When you read the name "Ivanhoe," does it sound romantic and Old-English-y to you? We hope so, since that's what author Sir Walter Scott intended. In his 1830 introduction to a new edition of Ivanhoe, Scott stressed that he picked name for two reasons: first, because it sounds nice, and second, because it doesn't mean anything in particular.
"Ivanhoe" is a name filled with mystery. It could refer to anything: a place, a special sword, a recipe for grilled salmon – or all of the above. For Scott, it's the last name of Wilfred of Ivanhoe, the fictional hero of our novel. But you're not going to know that unless you open the book and read more to find out. By picking a name that looks good but means nothing, Scott is trying to lure you into buying the book and finding out, "Who, what, or where is this mysterious Ivanhoe?" Did he succeed? That's up to you to decide.

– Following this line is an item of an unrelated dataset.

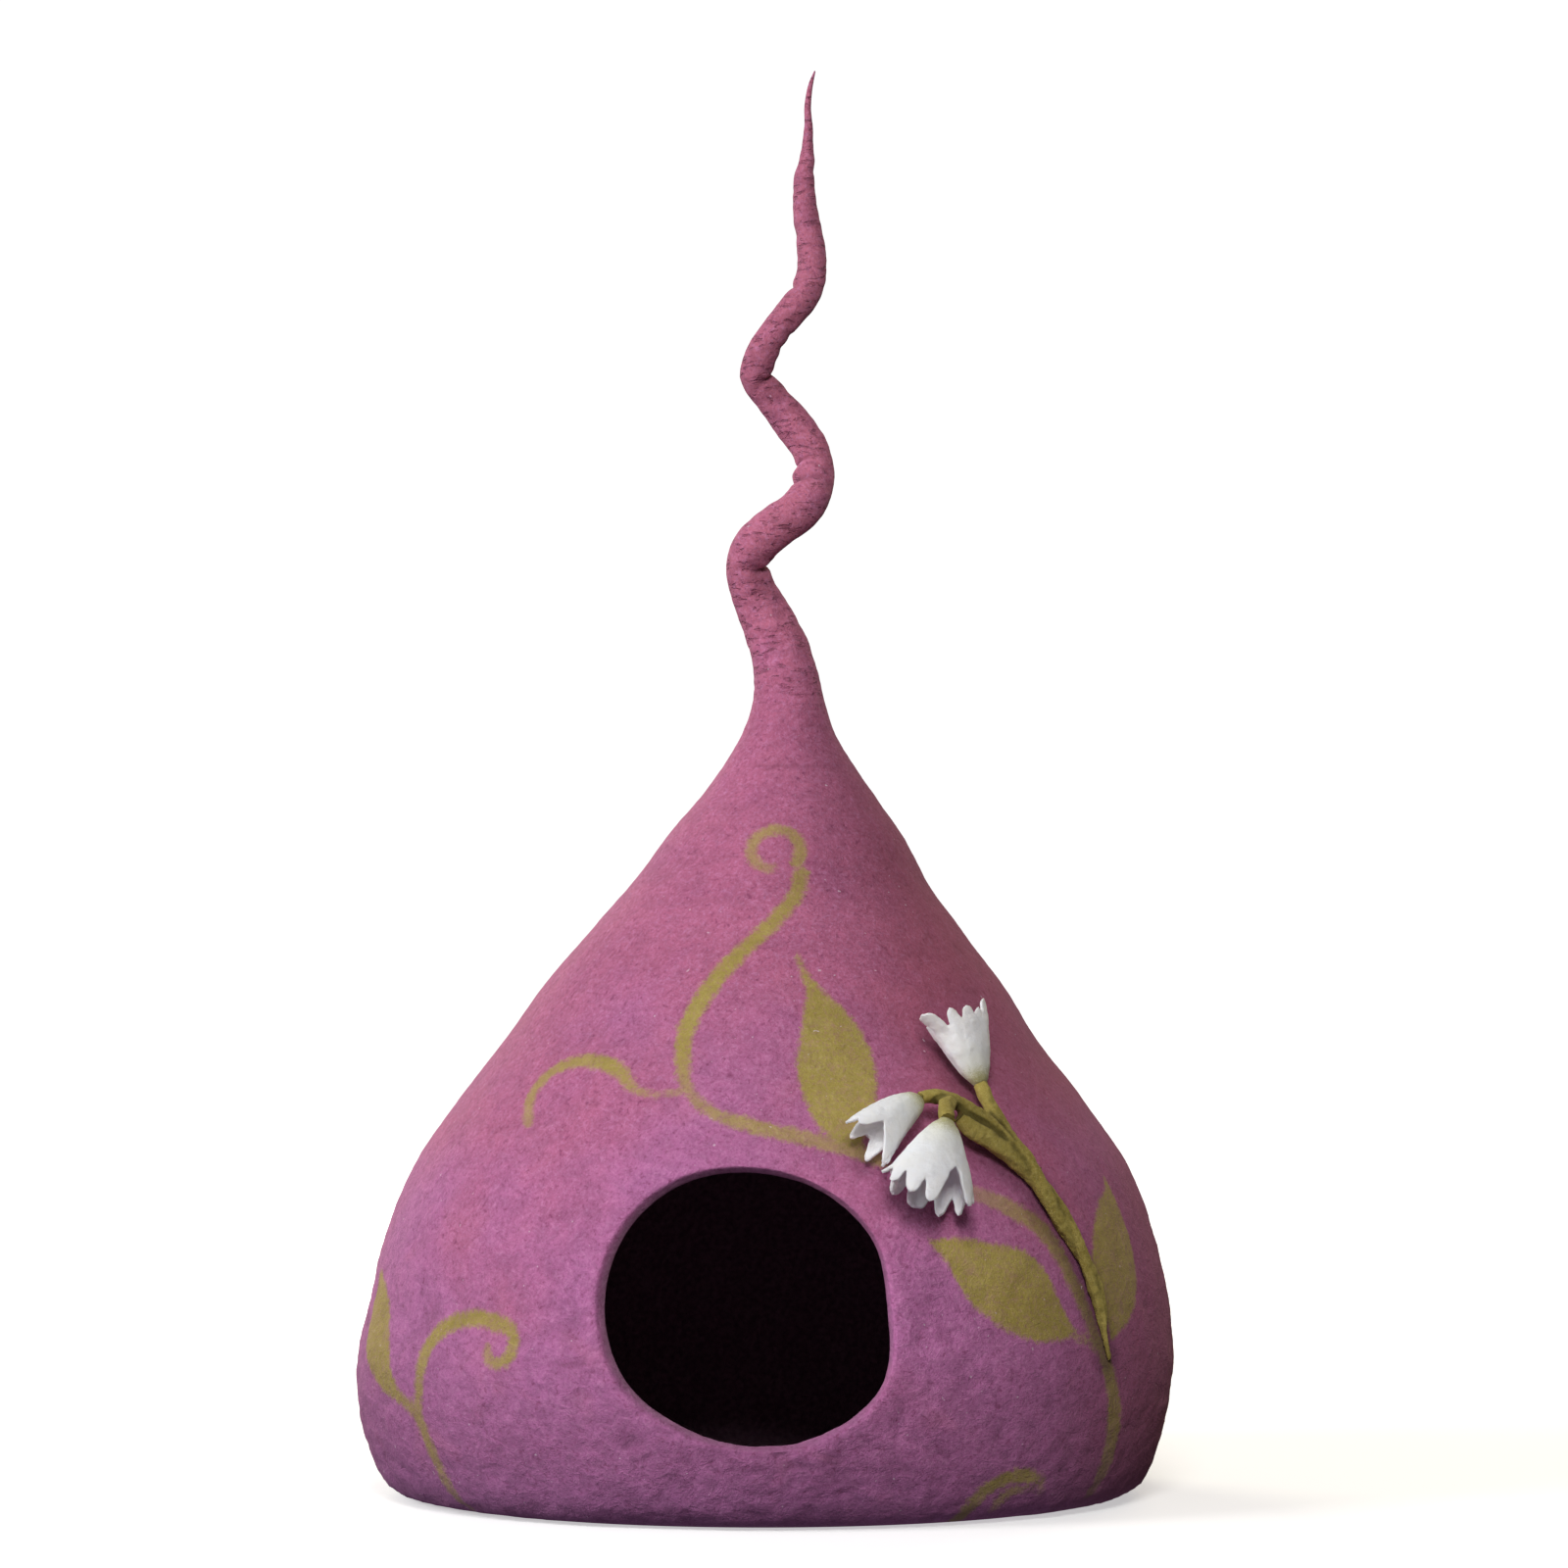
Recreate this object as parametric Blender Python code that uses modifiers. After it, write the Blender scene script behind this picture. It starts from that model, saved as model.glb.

As for where Scott himself got the name, in his "Introduction" he mentions a childhood nursery rhyme:
Tring, Wing, and Ivanhoe,
For striking of a blow,
Hampden did forego,
And glad he could escape so.
This rhyme comes from an old story (probably not true) about Edward III – king of England from 1327 to 1377 – and his son Edmund, the Black Prince. The story goes that the king and the prince went to visit one of their lords at Great Hampden for some relaxation time. During a game of tennis, the prince and his host, de Hampden, got into a fistfight. De Hampden decked Prince Edmund in the face. King Edward III was so angry that one of his subjects would dare to strike his son that he left the hall at Great Hampden right away. To smooth things over with the royal family (and to keep his head from getting chopped off) de Hampden gave King Edward III three rich estates: Tring, Wing, and Ivanhoe (source). Scott thought the name "Ivanhoe" had a certain ring to it, so there you have it.